• The problem: Restate the opening lines of the material below word for word, stopping after the line that contains "import Sketcher".

• Supplied material:
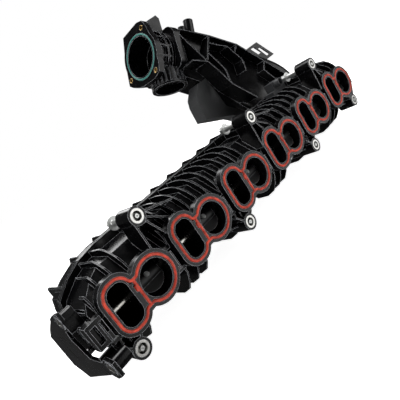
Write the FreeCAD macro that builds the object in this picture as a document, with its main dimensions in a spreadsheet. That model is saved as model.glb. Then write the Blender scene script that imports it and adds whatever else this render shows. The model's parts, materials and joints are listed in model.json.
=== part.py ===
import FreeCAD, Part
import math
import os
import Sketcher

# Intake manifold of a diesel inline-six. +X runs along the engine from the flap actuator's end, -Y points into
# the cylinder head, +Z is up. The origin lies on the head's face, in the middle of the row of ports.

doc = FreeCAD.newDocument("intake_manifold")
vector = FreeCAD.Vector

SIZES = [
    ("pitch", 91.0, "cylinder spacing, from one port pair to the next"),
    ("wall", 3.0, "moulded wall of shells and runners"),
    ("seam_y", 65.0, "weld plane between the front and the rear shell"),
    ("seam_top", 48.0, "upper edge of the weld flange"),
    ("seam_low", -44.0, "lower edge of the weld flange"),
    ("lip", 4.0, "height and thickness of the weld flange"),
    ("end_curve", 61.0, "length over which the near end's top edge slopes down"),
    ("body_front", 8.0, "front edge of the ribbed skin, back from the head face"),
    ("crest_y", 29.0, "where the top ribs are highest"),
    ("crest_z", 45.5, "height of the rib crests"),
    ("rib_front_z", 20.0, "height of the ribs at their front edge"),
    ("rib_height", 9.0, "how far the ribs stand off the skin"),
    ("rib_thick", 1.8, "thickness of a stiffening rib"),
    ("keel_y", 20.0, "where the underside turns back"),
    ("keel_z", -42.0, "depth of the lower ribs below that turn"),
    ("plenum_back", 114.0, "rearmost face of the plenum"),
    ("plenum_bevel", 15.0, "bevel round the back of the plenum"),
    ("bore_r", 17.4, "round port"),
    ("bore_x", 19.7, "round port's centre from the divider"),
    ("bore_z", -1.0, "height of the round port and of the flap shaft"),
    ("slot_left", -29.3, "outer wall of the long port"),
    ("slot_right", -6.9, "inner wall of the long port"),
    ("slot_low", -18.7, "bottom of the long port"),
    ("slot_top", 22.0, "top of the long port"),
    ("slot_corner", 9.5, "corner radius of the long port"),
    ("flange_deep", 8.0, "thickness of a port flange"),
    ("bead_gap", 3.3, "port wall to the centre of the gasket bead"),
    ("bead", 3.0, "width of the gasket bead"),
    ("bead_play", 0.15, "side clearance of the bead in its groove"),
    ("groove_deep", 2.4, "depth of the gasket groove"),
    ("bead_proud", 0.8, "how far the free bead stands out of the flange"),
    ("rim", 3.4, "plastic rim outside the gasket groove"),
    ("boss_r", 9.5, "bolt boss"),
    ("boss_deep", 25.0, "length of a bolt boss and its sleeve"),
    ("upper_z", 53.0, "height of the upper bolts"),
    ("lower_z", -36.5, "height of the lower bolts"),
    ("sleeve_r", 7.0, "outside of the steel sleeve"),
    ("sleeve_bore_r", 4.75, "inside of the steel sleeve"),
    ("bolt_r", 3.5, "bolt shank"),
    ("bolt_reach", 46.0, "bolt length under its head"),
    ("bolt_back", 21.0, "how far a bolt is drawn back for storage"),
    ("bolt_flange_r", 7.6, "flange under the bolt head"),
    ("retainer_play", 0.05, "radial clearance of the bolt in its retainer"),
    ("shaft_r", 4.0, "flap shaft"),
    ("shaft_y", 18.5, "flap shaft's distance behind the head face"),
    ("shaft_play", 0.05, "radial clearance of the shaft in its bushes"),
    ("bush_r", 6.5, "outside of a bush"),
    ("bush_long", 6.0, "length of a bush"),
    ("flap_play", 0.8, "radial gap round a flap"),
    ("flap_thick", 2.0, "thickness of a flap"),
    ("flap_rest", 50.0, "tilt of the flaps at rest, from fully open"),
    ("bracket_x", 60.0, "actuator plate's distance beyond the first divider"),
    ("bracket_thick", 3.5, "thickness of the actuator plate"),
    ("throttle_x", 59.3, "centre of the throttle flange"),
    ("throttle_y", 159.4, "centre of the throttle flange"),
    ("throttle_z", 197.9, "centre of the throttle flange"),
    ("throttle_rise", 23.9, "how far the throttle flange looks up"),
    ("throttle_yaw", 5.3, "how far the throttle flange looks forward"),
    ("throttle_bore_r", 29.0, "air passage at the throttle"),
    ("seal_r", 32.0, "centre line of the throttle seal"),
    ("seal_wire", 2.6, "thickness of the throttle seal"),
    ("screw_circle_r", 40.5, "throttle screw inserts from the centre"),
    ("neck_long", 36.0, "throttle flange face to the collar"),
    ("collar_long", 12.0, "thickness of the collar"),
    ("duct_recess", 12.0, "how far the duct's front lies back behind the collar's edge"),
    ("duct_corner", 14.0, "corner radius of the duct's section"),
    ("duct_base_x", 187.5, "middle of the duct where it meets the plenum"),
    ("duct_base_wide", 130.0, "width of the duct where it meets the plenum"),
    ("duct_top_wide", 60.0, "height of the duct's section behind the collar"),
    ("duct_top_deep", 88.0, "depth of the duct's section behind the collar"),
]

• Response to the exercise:
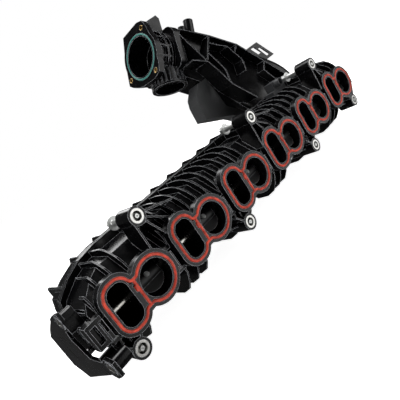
Write the FreeCAD macro that builds the object in this picture as a document, with its main dimensions in a spreadsheet. That model is saved as model.glb. Then write the Blender scene script that imports it and adds whatever else this render shows. The model's parts, materials and joints are listed in model.json.
=== part.py ===
import FreeCAD, Part
import math
import os
import Sketcher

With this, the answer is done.